Voltamos rápido ao ônibus, temendo um conflito entre os policiais e mineradores. Parados, do lado de fora do veículo, até chegamos a estudar uma rota de fuga, caso o conflito acontecesse e aumentasse. Acostumados ao modus operandi da PM brasileira, já estávamos esperando uma grande batalha, que acabou não vindo. Os carros começaram a ligar os motores e os comissários nos mandaram entrar. Iríamos seguir viagem, escoltados pela polícia. Entramos no ônibus e tomamos nossos lugares. Me tranquilizei um pouco mais. De onde eu estava, não conseguia ver nada do lado de fora, mas parecia estar tudo bem. O ônibus arrancou e andou poucos metros.

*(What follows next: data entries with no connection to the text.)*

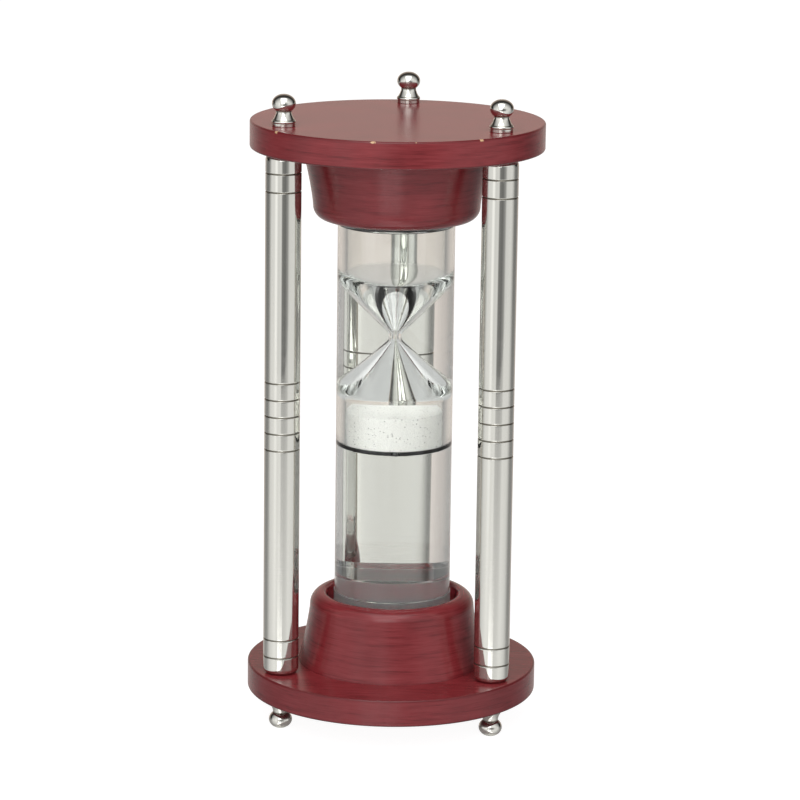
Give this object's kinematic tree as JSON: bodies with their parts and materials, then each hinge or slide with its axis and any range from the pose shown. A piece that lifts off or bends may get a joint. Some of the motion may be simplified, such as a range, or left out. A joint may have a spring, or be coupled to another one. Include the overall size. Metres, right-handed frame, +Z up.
{
  "type": "hourglass",
  "caption": "Floating hourglass: a sealed sand capsule rises and sinks in a liquid-filled clear tube held between two turned wooden discs by polished columns with ball feet and finials.",
  "frame": {"origin": "on the surface that the feet stand on, under the hourglass's axis", "axes": "+Z up along the tube, -Y towards the front opening between the left and right columns, +X to the right"},
  "size_m": [0.127, 0.127, 0.2794],
  "materials": {
    "lacquered_wood": "satin burgundy lacquer over turned hardwood",
    "polished_nickel": "polished nickel plate, slightly warm",
    "zinc_steel": "bright zinc plate",
    "black_rubber": "matte",
    "clear_acrylic": "clear, polished",
    "capsule_acrylic": "clear, moulded",
    "white_nylon": "matte",
    "white_sand": "fine white sand with a few dark grains"
  },
  "bodies": {
    "frame": {"top_disc": "lacquered_wood", "bottom_disc": "lacquered_wood", "upper_collar": "lacquered_wood", "lower_collar": "lacquered_wood", "column_left": "polished_nickel", "column_right": "polished_nickel", "column_rear": "polished_nickel", "tie_rod_left": "zinc_steel", "tie_rod_right": "zinc_steel", "tie_rod_rear": "zinc_steel", "finial_left": "polished_nickel", "finial_right": "polished_nickel", "finial_rear": "polished_nickel", "foot_left": "polished_nickel", "foot_right": "polished_nickel", "foot_rear": "polished_nickel", "upper_collar_screws": "zinc_steel", "lower_collar_screws": "zinc_steel", "upper_pad": "black_rubber", "lower_pad": "black_rubber", "upper_ring": "black_rubber", "lower_ring": "black_rubber", "tube": "clear_acrylic", "top_plug": "clear_acrylic", "bottom_plug": "clear_acrylic", "filler_screw": "white_nylon"},
    "capsule": {"capsule_shell": "capsule_acrylic", "capsule_top_cap": "capsule_acrylic", "capsule_base_cap": "capsule_acrylic", "capsule_top_seal": "black_rubber", "capsule_base_seal": "black_rubber", "sand_stopper": "black_rubber", "sand": "white_sand"}
  },
  "joints": [
    {"name": "capsule_float", "type": "slide", "parent": "frame", "child": "capsule", "axis": [0, 0, 1], "range_m": [-0.0559, 0], "stiffness_N_per_m": 3, "springref_m": 0.35}
  ]
}
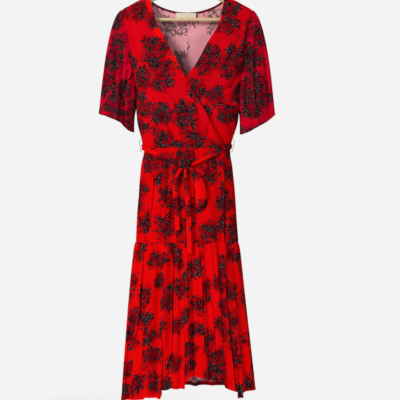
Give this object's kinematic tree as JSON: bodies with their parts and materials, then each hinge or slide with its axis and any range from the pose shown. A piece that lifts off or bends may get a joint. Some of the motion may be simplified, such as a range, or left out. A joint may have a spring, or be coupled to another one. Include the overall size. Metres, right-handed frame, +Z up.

Aí ele parou e apagou todas as luzes. Uma das garotas viu uma correria lá fora. O comissário apareceu desesperado, mandando a gente se agachar no chão, porque estavam jogando pedra nos ônibus. Me abaixei meio de qualquer jeito e fiquei ali no escuro, esperando alguma definição. Nada. Então começaram a entrar pessoas no ônibus. Eram os outros turistas, que ficaram na estrada tirando as pedras.

Em resumo: mãe, pai, amigos, não aconteceu nada demais. Prosseguimos viagem e chegamos em segurança em Cuzco. Mas as cidades que visitaríamos estão bloqueadas e, provavelmente, vamos passar o resto das férias aqui. Não queremos correr o risco de ficarmos presos em Arequipa ou Puno.